Ey dünya, ey yeryüzü çiçekleri, ey her şeyin tamamlayıcısı, dokunduğu her yeri güzelleştiren emekçi kadınlarımız! Bazen ana, bazen öğretmen, bazen arkadaş, bazen sırdaş, bazen kardeş, bazen baba… Dokunduğu her şeye emek veren, çiçekler açtıran kadınlarımız… Yaşadığımız toplumda kadın olmak bir hayli zor. Çünkü eşitsizlikle boğuşan, şiddete maruz kalan, tacize uğrayan, cinayete kurban giden kadınlarımızın sayısı sürekli artıyor. Hak ettiği değeri göremiyor, aşağılanıyor kadınlarımız.
Yıllar önce çok acılar yaşanarak, çok bedeller ödenerek başlayan 8 Mart’ın hikâyesi, emekçi kadınların isyanıyla, mücadelesiyle uluslararası mücadele günümüze dönüşmüş. Ben de 8 Mart’ın tarihini UİD-DER’le birlikte öğrendim. Emekçi kadınların birbirlerine neler kattıklarını, birbirlerini nasıl yeşerttiklerini, bizi sömürenlere karşı nasıl kenetlenmemiz gerektiğini UİD-DER ailesiyle öğrendim. Her 8 Mart’ta UİD-DER pek çok kadının hayatına dokunuyor. Ben 32 yaşında tanıştım 8 Mart’ın tarihiyle. Küçücük kalbine bu koca tarihi sığdıran 9 yaşındaki oğlumsa çok daha erken tanışma imkânı buldu.
Etkinlik gününü her düşündüğüm an içim içime sığmıyor. Çünkü ay gibi, güneş gibi, su gibi parladı UİD-DER’in sahnesindeki emekçi kadınlar. Görev alan kadınlardan biri olarak, hiç unutamayacağım bir gün yaşadım sayenizde. Kırk yıl düşünsem aklıma gelmezdi, bu sahnede, bu yerde, böyle bir görev alacağım. Çok gururlandım en önde oturup şiir okumak için sıramızı beklerken. Daha sıkı, daha güçlü yumruklar yapmak geldi içimden. Eskiden beni dürterdi yanımda oturan arkadaşım, “şarkılara katıl, alkışla” derdi. Ama şimdi ev sahibi oldum. Görev aldım, eşimi, dostumu etkinliğe getirmek için çaba harcadım. Onlara derneği anlattım, önyargılarını kırmak için uğraştım. Kimi arkadaşlarımla aramızda gizli duvarlar örülü sanırdım ama birlikte çalıştıkça, hazırlıklara katıldıkça ısındık birbirimize, kalktı o duvarlar da aramızdan.

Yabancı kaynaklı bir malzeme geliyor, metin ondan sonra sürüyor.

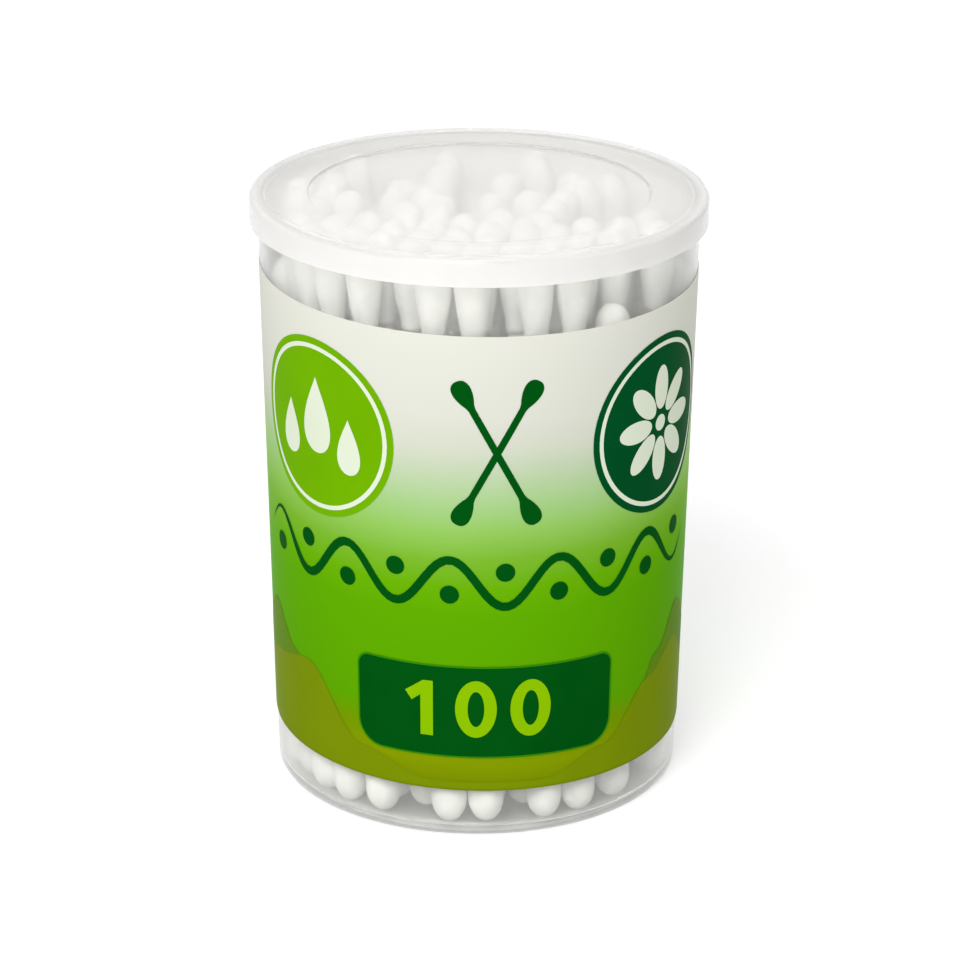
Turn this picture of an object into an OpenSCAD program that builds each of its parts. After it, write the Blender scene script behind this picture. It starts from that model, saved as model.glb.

Sahne önünde, sahne arkasında bıkmadan, usanmadan çalışan, bizleri de çalıştıran herkese çok teşekkür ederim. Ben bu duyguları yaşarken, oğlum Umut’un da 8 Mart’ın önemini bilerek büyüyecek olması beni çok gururlandırıyor. Etkinlikten sonra, 8 Mart günü Umut okula gittiğinde, öğretmeni 8 Mart’ın hikâyesini anlatmak üzere sözlerine başlamış. Ama oğlum parmak kaldırarak bu hikâyeyi bildiğini söyleyip anlatmak için öğretmeninden izin istemiş. “8 Mart’ın Doğuşu” videosundan aklında kaldığı kadarıyla anlatmış tarihimizi. Öğretmeni önce şaşırmış, sonra bu anlattıklarını nereden bildiğini sormuş oğluma. O da “tabii ki UİD-DER’den öğretmenim” demiş. Yanında götürdüğü İşçi Dayanışması bültenini arkadaşlarına göstermiş. “Merhaba De” şiirini hem benim hem de kendisinin etkinlikte okuduğunu anlatmış. Eve geldiğinde tüm bu olanları bana anlattı ve öğretmenlerinin istediği 8 Mart resmi için yaptığı çizimi gösterdi. İşçi kadınların alevler arasında yardım çığlıkları attığı, kapıların kilitli olduğu o resmi görünce içim yandı.
Bana sarıldı ve “anne iyi ki sen o fabrikada değilmişsin. İyi ki dernekteki ablalar o fabrikada değilmiş. Keşke yardım edebilselerdi o annelere” dedi. Çok duygulandım, ağladım, bir daha sarıldım oğluma. Çocuklarımın bu değerleri bilerek büyüyecek olması benim için çok kıymetli. Adı gibi Umut olsun oğlum geleceğe! Çocuklarımızın üzüntüden, kaygıdan, korkudan uzak büyümesi için önce biz adım atmalıyız. Çocuklarımız için, kendimiz için bütün emekçi kadınları bir gün değil her gün öne çıkmaya davet ediyorum.